例えば、「急な依頼に対応してもらったことに感謝している」「忙しい中で時間を割いてもらったことに感謝している」と、頭の中で一度文章にしてみます。
そのうえで、お時間を割いていただきありがとうございます、お力添えに感謝しております、のように、具体的なフレーズに置き換えていくイメージです。
こうしたプロセスを繰り返すことで、自分の中に「状況と言葉の対応表」が少しずつ蓄積されていきます。
結果として、単なる感謝していますではなく、相手にとって腑に落ちる言葉を選びやすくなります。
場面ごとの自分の定番フレーズを持っておく
どんな場面でも完全オリジナルな表現を考えようとすると、毎回時間がかかってしまいます。
そこで、目上向け・社内向け・プライベート向けの三つくらいに分けて、自分なりの「定番フレーズ」を持っておくと負担が軽くなります。
例えば、目上や取引先向けには
「平素よりお力添えを賜り、心より感謝申し上げます」
社内向けには
「いつもご協力いただきありがとうございます」
親しい相手向けには
「いつも支えてくれて本当に感謝しています」
といった具合です。
まずは、このような軸になる表現をそれぞれ一つずつ決めておくところから始めてみるとよいでしょう。
大切なのは、一度決めた定番フレーズを「固定」と考えず、少しずつアップデートしていく姿勢です。

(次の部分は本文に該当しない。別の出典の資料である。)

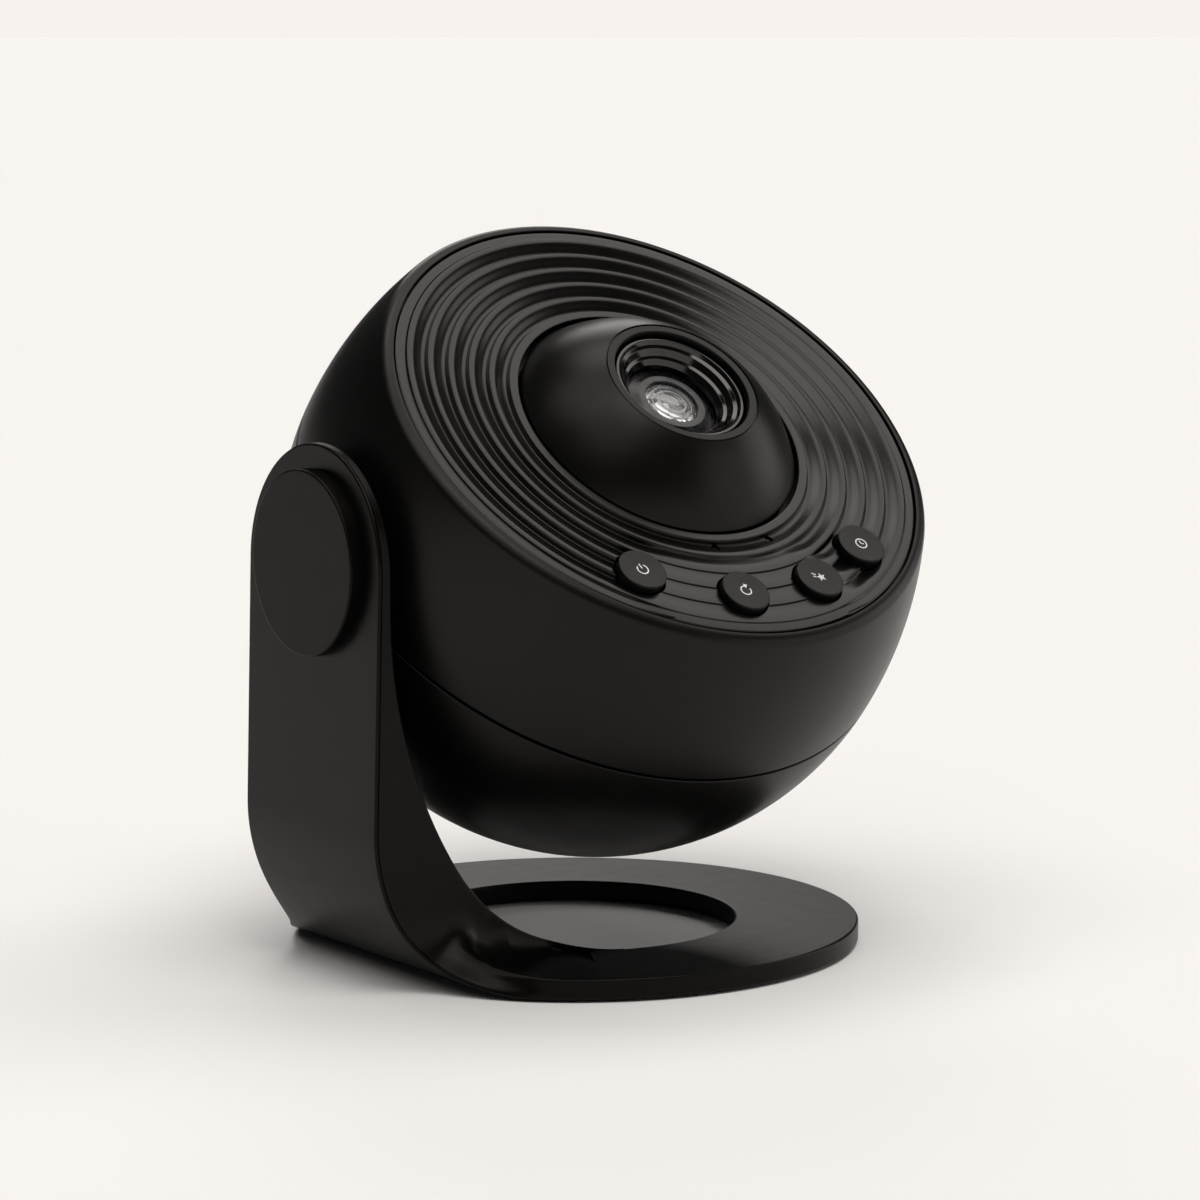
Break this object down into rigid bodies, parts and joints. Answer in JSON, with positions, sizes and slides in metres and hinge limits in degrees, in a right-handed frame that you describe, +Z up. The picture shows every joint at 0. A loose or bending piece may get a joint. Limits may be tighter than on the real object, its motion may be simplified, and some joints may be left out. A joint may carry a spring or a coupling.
{
  "type": "planetarium projector",
  "caption": "Ball-shaped star projector with a domed focus ring and push buttons, tilting on a one-armed bracket with a ring foot.",
  "frame": {"origin": "bottom centre of the bounding box, on the table", "axes": "+Z up; -Y is the front, which the waved face looks towards; the arm is at -X and the tilt axis runs along X"},
  "size_m": [0.1453, 0.1395, 0.1551],
  "materials": {
    "base_pad": "matte",
    "board_screws": "turned",
    "case_screws": "turned",
    "condenser_lens": "clear",
    "control_board": "board",
    "disc_gear": "natural",
    "disc_motor": "can",
    "face_panel": "satin black",
    "focus_dome": "satin black",
    "friction_bush": "natural",
    "front_housing": "satin black",
    "front_lens": "clear",
    "heat_sink": "extruded",
    "indicator_lights": "clear",
    "lamp_frame": "moulded",
    "led_board": "board with emitter",
    "lens_barrel": "moulded",
    "lens_bezel": "satin",
    "lens_guide": "moulded",
    "lens_hood": "gloss black",
    "main_board": "board",
    "meteor_button": "satin black",
    "motor_pinion": "natural",
    "pivot_cap": "satin black",
    "pivot_nut": "turned",
    "pivot_shaft": "turned",
    "power_button": "satin black",
    "rear_housing": "satin black",
    "rear_lens": "clear",
    "rotate_button": "satin black",
    "stand_bracket": "satin black",
    "star_disc": "printed film",
    "tact_switches": "moulded",
    "thrust_washer": "natural",
    "timer_button": "satin black",
    "usb_inlet": "can",
    "vent_grille": "satin black",
    "wave_washer": "turned"
  },
  "bodies": {
    "stand": {"stand_bracket": "stand_bracket", "base_pad": "base_pad", "pivot_shaft": "pivot_shaft", "pivot_cap": "pivot_cap", "thrust_washer": "thrust_washer", "wave_washer": "wave_washer", "pivot_nut": "pivot_nut"},
    "head": {"front_housing": "front_housing", "rear_housing": "rear_housing", "vent_grille": "vent_grille", "case_screws": "case_screws", "face_panel": "face_panel", "friction_bush": "friction_bush", "control_board": "control_board", "tact_switches": "tact_switches", "board_screws": "board_screws", "indicator_lights": "indicator_lights", "lens_guide": "lens_guide", "lamp_frame": "lamp_frame", "condenser_lens": "condenser_lens", "led_board": "led_board", "heat_sink": "heat_sink", "disc_motor": "disc_motor", "main_board": "main_board", "usb_inlet": "usb_inlet"},
    "focus_ring": {"focus_dome": "focus_dome"},
    "lens": {"lens_barrel": "lens_barrel", "lens_hood": "lens_hood", "lens_bezel": "lens_bezel", "front_lens": "front_lens", "rear_lens": "rear_lens"},
    "disc": {"disc_gear": "disc_gear", "star_disc": "star_disc"},
    "pinion": {"motor_pinion": "motor_pinion"},
    "power_button": {"power_button": "power_button"},
    "rotate_button": {"rotate_button": "rotate_button"},
    "meteor_button": {"meteor_button": "meteor_button"},
    "timer_button": {"timer_button": "timer_button"}
  },
  "joints": [
    {"name": "head_tilt", "type": "hinge", "parent": "stand", "child": "head", "pos_m": [0.00325, 0, 0.0884], "axis": [1, 0, 0], "range_deg": [-130.6, 49.4]},
    {"name": "focus_turn", "type": "hinge", "parent": "head", "child": "focus_ring", "pos_m": [0.00325, 0, 0.0884], "axis": [0, -0.6508, 0.7593], "range_deg": [-60, 60]},
    {"name": "lens_slide", "type": "slide", "parent": "head", "child": "lens", "axis": [0, -0.6508, 0.7593], "range_m": [-0.00122, 0.00122]},
    {"name": "disc_spin", "type": "hinge", "parent": "head", "child": "disc", "pos_m": [0.00325, 0, 0.0884], "axis": [0, -0.6508, 0.7593], "continuous": true},
    {"name": "pinion_spin", "type": "hinge", "parent": "head", "child": "pinion", "pos_m": [0.00325, 0.02187, 0.10714], "axis": [0, -0.6508, 0.7593], "continuous": true},
    {"name": "power_press", "type": "slide", "parent": "head", "child": "power_button", "axis": [0, 0.6508, -0.7593], "range_m": [0, 0.0008], "stiffness_N_per_m": 400, "springref_m": -0.0005},
    {"name": "rotate_press", "type": "slide", "parent": "head", "child": "rotate_button", "axis": [0, 0.6508, -0.7593], "range_m": [0, 0.0008], "stiffness_N_per_m": 400, "springref_m": -0.0005},
    {"name": "meteor_press", "type": "slide", "parent": "head", "child": "meteor_button", "axis": [0, 0.6508, -0.7593], "range_m": [0, 0.0008], "stiffness_N_per_m": 400, "springref_m": -0.0005},
    {"name": "timer_press", "type": "slide", "parent": "head", "child": "timer_button", "axis": [0, 0.6508, -0.7593], "range_m": [0, 0.0008], "stiffness_N_per_m": 400, "springref_m": -0.0005}
  ],
  "couplings": [
    {"joint": "lens_slide", "follows": "focus_turn", "m_per_rad": 0.0011459},
    {"joint": "pinion_spin", "follows": "disc_spin", "ratio": -5}
  ]
}
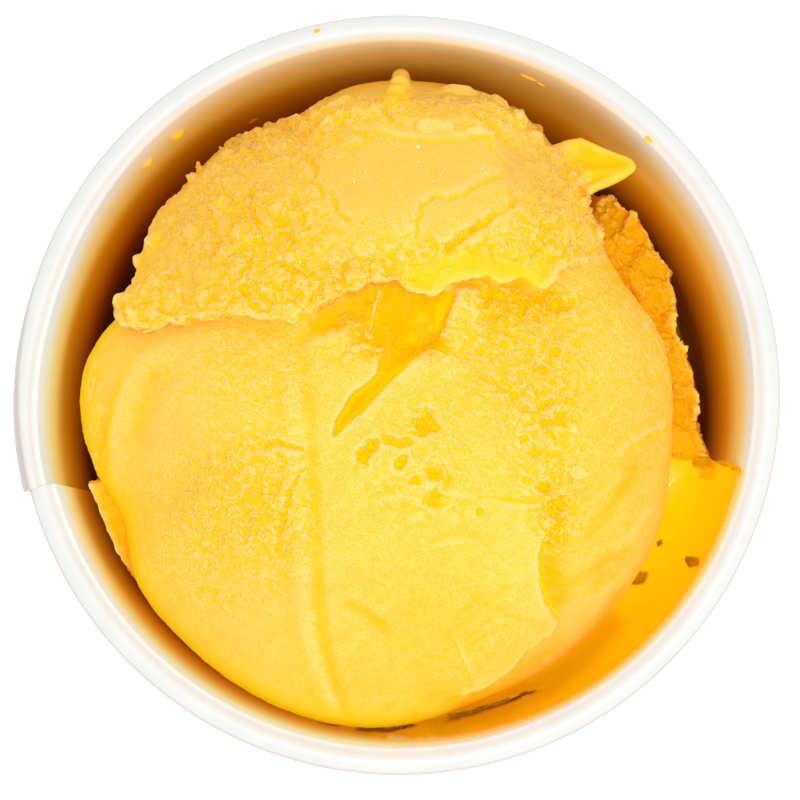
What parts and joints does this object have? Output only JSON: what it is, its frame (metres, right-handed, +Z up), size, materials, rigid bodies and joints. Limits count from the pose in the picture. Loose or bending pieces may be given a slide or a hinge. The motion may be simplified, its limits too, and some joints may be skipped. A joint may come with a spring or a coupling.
{
  "type": "cup of ice cream",
  "caption": "Small tapered paper cup with a rolled rim, filled with a scoop of yellow fruit ice cream that stands above the rim.",
  "frame": {"origin": "middle of the circle that the cup's foot stands on", "axes": "+Z up through the rim; -Y towards the person eating; the sleeve's glued seam is at -X, turned 15 degrees towards -Y"},
  "size_m": [0.0764, 0.076, 0.066],
  "materials": {
    "coated_paper": "satin",
    "plain_paper": "matte",
    "ice_cream": "matte, slightly frosted",
    "soft_ice_cream": "satin, melting"
  },
  "bodies": {
    "root": {"cup_wall": "coated_paper", "cup_base": "plain_paper", "ice_cream_scoop": "ice_cream", "ice_cream_base": "soft_ice_cream"}
  },
  "joints": []
}
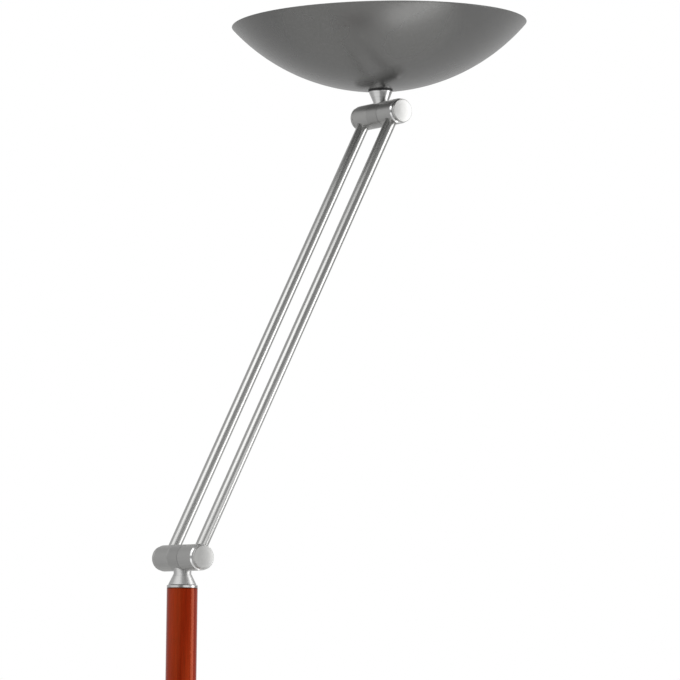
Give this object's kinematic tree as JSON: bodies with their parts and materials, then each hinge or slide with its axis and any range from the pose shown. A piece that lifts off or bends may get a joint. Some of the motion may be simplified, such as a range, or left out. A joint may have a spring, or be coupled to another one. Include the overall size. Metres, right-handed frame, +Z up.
{
  "type": "torchiere floor lamp",
  "caption": "Uplighter floor lamp: wooden column on a round weighted base, swivelling and tilting twin-rod arm between barrel knuckles, and a wide shallow bowl that tilts.",
  "frame": {"origin": "centre of the round base, on the floor", "axes": "+Z up along the column, +X the way the arm leans at rest, knuckle axes along Y"},
  "size_m": [0.5884, 0.352, 1.8528],
  "materials": {
    "lacquered_wood": "red-brown gloss lacquer over straight grain",
    "satin_aluminium": "satin anodised, turned",
    "polished_aluminium": "polished",
    "bowl_lacquer": "spun sheet, semi-gloss metallic grey lacquer",
    "base_lacquer": "semi-gloss metallic grey lacquer",
    "iron": "black painted casting",
    "felt": "dark felt",
    "steel": "zinc plated",
    "black_plastic": "matt black",
    "fibre": "dark fibre washer",
    "ceramic": "unglazed ceramic",
    "quartz": "clear quartz",
    "glass": "clear toughened sheet",
    "reflector": "bright anodised"
  },
  "bodies": {
    "stand": {"base_cover": "base_lacquer", "base_weight": "iron", "base_felt": "felt", "cord_gland": "black_plastic", "cord_gland_nut": "black_plastic", "dimmer_module": "black_plastic", "dimmer_panel_nut": "steel", "column_foot": "polished_aluminium", "column_lower": "lacquered_wood", "column_upper": "lacquered_wood", "column_joint": "polished_aluminium", "lower_tie_tube": "steel", "upper_tie_tube": "steel", "foot_washer": "steel", "foot_nut": "steel", "swivel_housing": "polished_aluminium", "swivel_plug": "steel"},
    "knob": {"dimmer_shaft": "steel", "dimmer_knob": "black_plastic", "dimmer_knob_cap": "satin_aluminium"},
    "swivel": {"swivel_washer": "fibre", "swivel_nipple": "steel", "swivel_nut": "steel", "swivel_spring": "steel", "swivel_stop_pin": "steel", "lower_cone": "polished_aluminium", "lower_hub": "satin_aluminium", "lower_stop_pins": "steel"},
    "arm": {"lower_cheek_left": "satin_aluminium", "lower_cheek_right": "satin_aluminium", "upper_cheek_left": "satin_aluminium", "upper_cheek_right": "satin_aluminium", "lower_end_plug_left": "satin_aluminium", "lower_end_plug_right": "satin_aluminium", "upper_end_plug_left": "satin_aluminium", "upper_end_plug_right": "satin_aluminium", "rod_left": "satin_aluminium", "rod_right": "satin_aluminium", "axle_bolts": "steel", "axle_nuts": "steel", "axle_springs": "steel", "friction_washers": "fibre"},
    "head": {"upper_hub": "satin_aluminium", "upper_stop_pins": "steel", "upper_cone": "polished_aluminium", "bowl_washer": "black_plastic", "bowl": "bowl_lacquer", "head_nipple": "steel", "lamp_bracket": "steel", "head_lock_washer": "steel", "head_nut": "steel", "reflector": "reflector", "reflector_rivets": "reflector", "lamp_holders": "ceramic", "holder_screws": "steel", "halogen_tube": "quartz", "lamp_caps": "ceramic", "safety_glass": "glass", "glass_clips": "steel"}
  },
  "joints": [
    {"name": "arm_swivel", "type": "hinge", "parent": "stand", "child": "swivel", "pos_m": [0, 0, 1.173], "axis": [0, 0, 1], "range_deg": [-165, 165]},
    {"name": "arm_tilt", "type": "hinge", "parent": "swivel", "child": "arm", "pos_m": [0, 0, 1.204], "axis": [0, 1, 0], "range_deg": [-112, 58]},
    {"name": "head_tilt", "type": "hinge", "parent": "arm", "child": "head", "pos_m": [0.27239, 0, 1.7386], "axis": [0, 1, 0], "range_deg": [-55.9, 114.1]},
    {"name": "dimmer_turn", "type": "hinge", "parent": "stand", "child": "knob", "pos_m": [0, -0.088, 0.023], "axis": [0, -0.0576, 0.9983], "range_deg": [-290, 0]}
  ]
}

実際に使ってみて「少しかしこまりすぎた」「この相手には柔らかくした方が良さそう」などと感じたら、語尾や一言を調整していきます。
そうやって現場で微調整を重ねていくことで、自分らしく、かつ場面に合った感謝表現のレパートリーが自然に増えていきます。
少しずつレパートリーを増やすための練習法
感謝の言い回しを増やしたいと思っても、いきなり二十個、三十個を覚える必要はありません。
むしろ、今すでに使っている場面の中で、一つだけ表現を変えてみるくらいのペースの方が、無理なく続けやすくなります。
具体的には、よく送るビジネスメールを一通選び、その中の 感謝しています や ありがとうございます を、一か所だけ別のフレーズに置き換えてみます。
例えば、いつもありがとうございます を、いつもご協力いただきありがとうございます に変えるだけでも、相手の受け取る印象は変わります。
日常会話でも、たまに ありがとう の代わりに、助かったよ、うれしかったよ、のような一言を足してみると、言葉の感度が上がっていきます。
大事なのは、「全部を完璧に変えよう」としないことです。
一日に一度、あるいは一通のメールの中で一か所だけ、というレベルからでも十分です。
無理なく続けられる範囲で試していくことで、気がついたときには、自然に選べる感謝表現が増えているはずです。
ことのは先生よりひとこと

感謝の言葉は、数よりも「場面との合い方」が大切です。
まずは一つでも「これは自分らしくて相手にも届きそうだ」と思えるフレーズを持ち、そこから少しずつ広げていってみてください。
言い換えを考える時間そのものが、相手の立場を想像する練習になり、その積み重ねが、伝わり方の丁寧さにつながっていきます。